While working as a crime reporter for The World, Post and The Sowetan newspapers, she reported on the difficulties of life under apartheid. It piqued her interested in law and she became an advocate in her late forties before being the third black woman in South Africa to be appointed to the bench in 1998, following Constitutional Court Judge Yvonne Mokgoro and High Court Judge Lucy Mailula.
In the years that followed, Masipa has presided over four cases that attracted media attention. Two in particular showed her willingness to hand out maximum sentences to men convicted of violent crimes against women.
No mercy for abusive men
In May last year she handed down a 252-year sentence to serial rapist and robber, Shepherd Moyo, after he was arrested and tried after a seven-year crime spree. Moyo terrorised residents in northern Johannesburg; he would ransack their homes and in some instances, rape his victims.

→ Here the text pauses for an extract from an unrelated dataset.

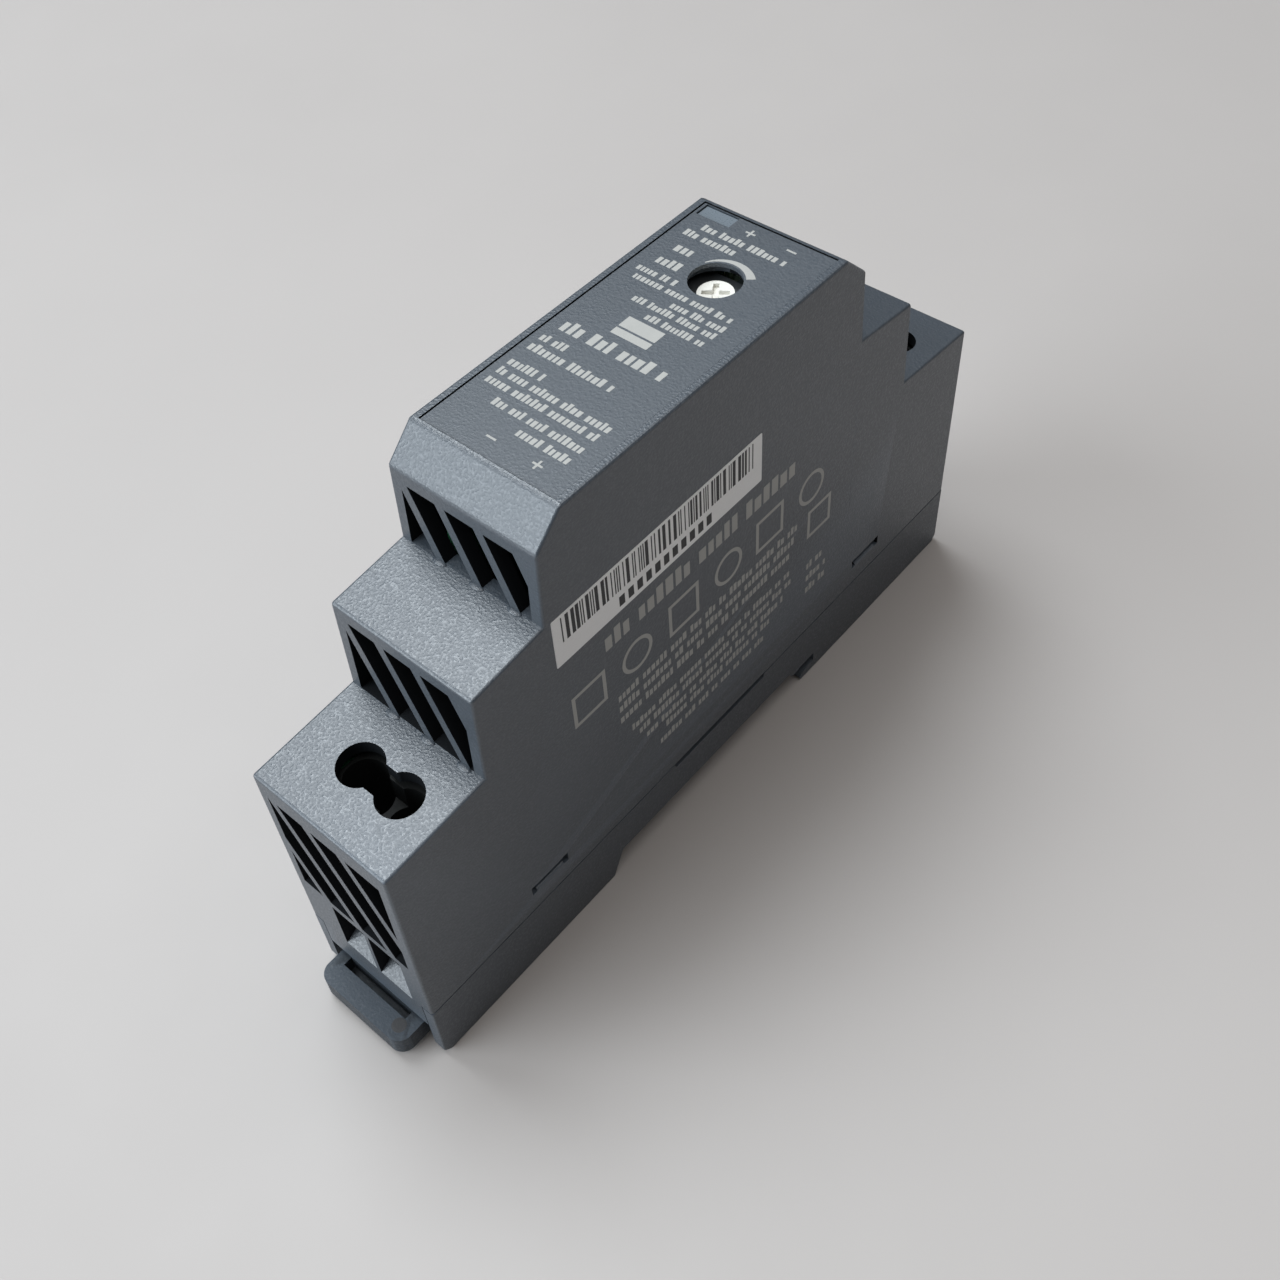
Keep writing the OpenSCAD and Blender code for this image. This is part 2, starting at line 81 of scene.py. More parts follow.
class Surface:
    """One node material that is put together step by step."""

    def __init__(self, name):
        self.material = bpy.data.materials.new(name)
        self.material.use_nodes = True
        tree = self.material.node_tree
        self.nodes, self.links = tree.nodes, tree.links
        self.shader = self.nodes["Principled BSDF"]
        self.place = self.nodes.new("ShaderNodeTexCoord").outputs["Object"]

    def noise(self, size_mm, detail=3.0, stretch=(1, 1, 1)):
        """Noise whose grains are about size_mm across."""
        mapping = self.nodes.new("ShaderNodeMapping")
        mapping.inputs["Scale"].default_value = [s / (size_mm * MM) for s in stretch]
        self.links.new(self.place, mapping.inputs["Vector"])
        noise = self.nodes.new("ShaderNodeTexNoise")
        noise.inputs["Scale"].default_value = 1.0
        noise.inputs["Detail"].default_value = detail
        self.links.new(mapping.outputs["Vector"], noise.inputs["Vector"])
        return noise.outputs["Fac"]

    def remap(self, value, low, high, to_low, to_high):
        node = self.nodes.new("ShaderNodeMapRange")
        for key, number in (("From Min", low), ("From Max", high),
                            ("To Min", to_low), ("To Max", to_high)):
            node.inputs[key].default_value = number
        self.links.new(value, node.inputs["Value"])
        return node.outputs["Result"]

    def blend(self, share, first, second):
        node = self.nodes.new("ShaderNodeMix")
        node.data_type = "RGBA"
        self.links.new(share, node.inputs["Factor"])
        for socket, colour in ((node.inputs[6], first), (node.inputs[7], second)):
            if isinstance(colour, bpy.types.NodeSocket):
                self.links.new(colour, socket)
            else:
                socket.default_value = (*colour, 1)
        return node.outputs[2]

    def edges(self, low=0.52, high=0.62):
        """1 along outside edges and 0 on flats."""
        geometry = self.nodes.new("ShaderNodeNewGeometry")
        return self.remap(geometry.outputs["Pointiness"], low, high, 0, 1)

    def colour(self, value):
        self.links.new(value, self.shader.inputs["Base Color"])

    def rough(self, value):
        self.links.new(value, self.shader.inputs["Roughness"])

    def bump(self, value, depth_mm, strength=1.0):
        node = self.nodes.new("ShaderNodeBump")
        node.inputs["Strength"].default_value = strength
        node.inputs["Distance"].default_value = depth_mm * MM
        self.links.new(value, node.inputs["Height"])
        self.links.new(node.outputs["Normal"], self.shader.inputs["Normal"])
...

Masipa found him guilty on 11 counts of housebreaking and robbery, three of rape and one of attempted murder. She sentenced him to 15 years for each of the 11 robberies, 12 years for attempted murder and life sentences for all three rape charges.
In her judgement, Masipa said Moyo was a detriment to society who forced his victims to become prisoners in their own homes after he had attacked them. She added that the rape victims never recovered from the trauma and said, “What weighs with me very heavily is that the accused showed no remorse, therefore it is difficult to imagine he can be rehabilitated.”
In another case of a violent crime against a woman, in 2009, Masipa handed down a life sentence to police officer, Freddy Mashamba, for shooting and killing his wife, Rudzani Ramango. During an argument over a divorce settlement in May 2008, Ramango and her aunt, Patricia Ramango, jumped into a vehicle and tried to flee from Mashamba. The officer, enraged, gave chase until they stopped behind the charge office at the Louis Trichardt police station. It was here that he shot at his wife, hitting her seven times in the face and three in the chest. She died at the scene; Patricia Ramango escaped unhurt.
He was tried at the Polokwane High Court with Masipa as the judge. She said the sentence she handed Mashamba was meant to serve as a lesson to police officers that conflict cannot be solved with violence. “No one is above the law,” she said. “You deserve to go to jail for life because you are not a protector, you are a killer.”
Siding with the poor
Masipa presided over a landmark case in 2009 that gave precedence to the rights of the poor. In June 2005 Blue Moonlight, the new owners of a building in Saratoga Avenue in Berea, Johannesburg, posted notices asking its 86 occupiers to vacate the property. The City of Johannesburg followed this up in October that year by issuing their own notice to occupiers to vacate the premises under its Fire Brigade Service Act. The residents did not move.
Blue Moonlight then brought a high court application to have them evicted. The occupiers opposed the eviction and asked if the city council could provide alternate accommodation if they were to move. However, the City claimed that it was not their duty to find alternate accommodation as the occupiers did not qualify for emergency relocation. When the matter reached the court, Masipa sided with the occupiers, saying the City had failed to fulfil its obligations to find alternative accommodation for squatters who were threatened with eviction. She criticised the City for trying to distance itself from the problem. “This, indeed, is at odds with the Constitution and is tantamount to failure by the City to comply with its constitutional obligations,” she said.
Maroga vs Eskom
In December 2010, Masipa ruled against an R85-million lawsuit that former Eskom chief executive, Jacob Maroga, brought against his previous employees for unlawful dismissal. He asked that he either be reinstated as the utility’s chief executive or be compensated. However, Eskom maintained that Maroga offered to resign and the board accepted his resignation.
According to Masipa, Maroga’s story was contradictory, unreliable and “demonstrably lacking in credence” and she concluded that his version of events was a fabrication. Masipa ordered Maroga to pay the costs of the trial, which included the employment of five counsel.
During Pistorius’ trial, Masipa has shown that she can take a hard line approach when it comes to media coverage of the trial. She came under scrutiny when she banned broadcasts and live tweets from the courtroom during the postmortem coverage by pathologist Gert Saayman.
Masipa had also reprimanded both the defending and prosecuting advocates for their behaviour in the courtroom. Barry Roux was told he could not argue with a witness when he cross-examined police photographer, warrant officer Barend van Staden, over his labelling of the photographs he took of the front and back of a blood-smeared Lazer cricket bat.
She also told prosecuting advocate Gerrie Nel to “Watch your language,” when he called Pistorius a liar when the Paralympian was on the witness stand.
Masipa displayed her stern side again when she ordered a young man, who taking photographs with his cellular phone, out of the courtroom. Security officers then removed him.